Whatever your approach to note-taking may be, remember that there is no single best method for how to study, but there can be a study skill that turns out to be the best method for you. It may take some time to discover what that method is, so don’t be afraid to try new skills and explore!

Here are a few note-taking techniques several Oak Meadow high school teachers recommend. Try them out, pass them on to a friend, or see what new techniques they help you think up on your own:

K-W-L Chart (Know – Want to Know – Learned)
A great tool for guiding you through a text, KWL Charts demonstrate your prior knowledge of the topic, set a purpose for your reading, and help you monitor your comprehension by brainstorming everything you already Know about the subject; generating a list of questions of what you Want to Know; and answering those questions about what you have Learned.

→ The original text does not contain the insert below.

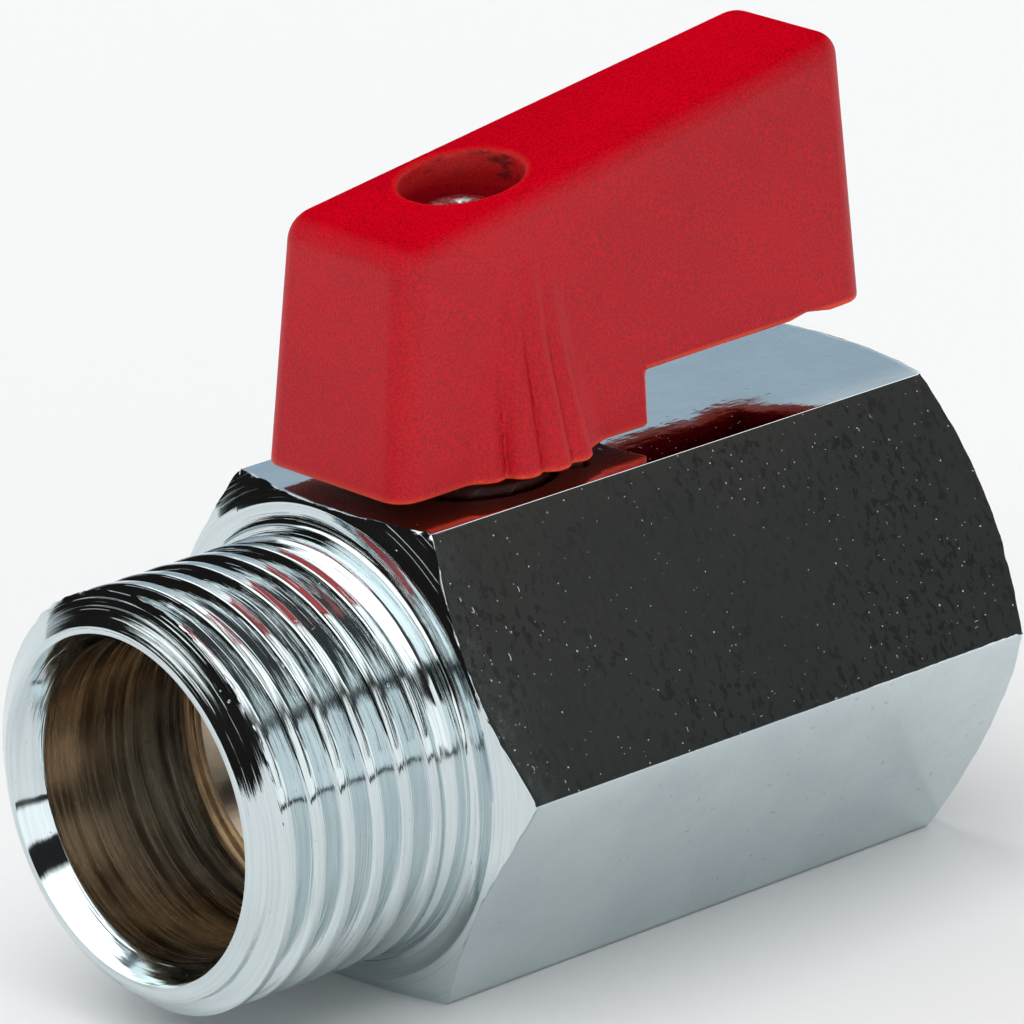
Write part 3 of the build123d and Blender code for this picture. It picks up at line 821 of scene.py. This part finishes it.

Find a blank chart example here.

Statement-Turned-Question
Check your own reading comprehension by turning a topic or title, i.e. “The XYZ Affair” into a question, i.e. “What were the effects of the XYZ Affair?” then answer it fully in your own words.

Cornell Method
One of the most popular note-taking strategies out there is the Cornell Method, a structure for organizing different kinds of information on one subject clearly and efficiently. Find an example and guidelines here.

Two-Column Method
This note-taking method, pioneered by Landmark College, stimulates active reading and can help you parcel out main ideas in one column with specific details in the other. Read about it here and give it a try!

Graphic Organizers
Education Place has a treasure trove of printable graphic organizers for all subjects and approaches. Find one that works for you here!

Annotation Technique
When reading for a class, write margin notes that help you organize different strands of thought. Use question marks for passages that confused you, exclamation points for important plot points, underlined text for passages you enjoyed, and highlighted text for passages relevant to your writing assignments. Write thoughts in your own words in the margins to jump start ideas for your essays.

Talk to Your Mirror
Whether you are practicing the same text over and over with the goal of memorization, or in need of a strategy for explaining concepts in your own words, find a bit of private space and talk it out with your reflection.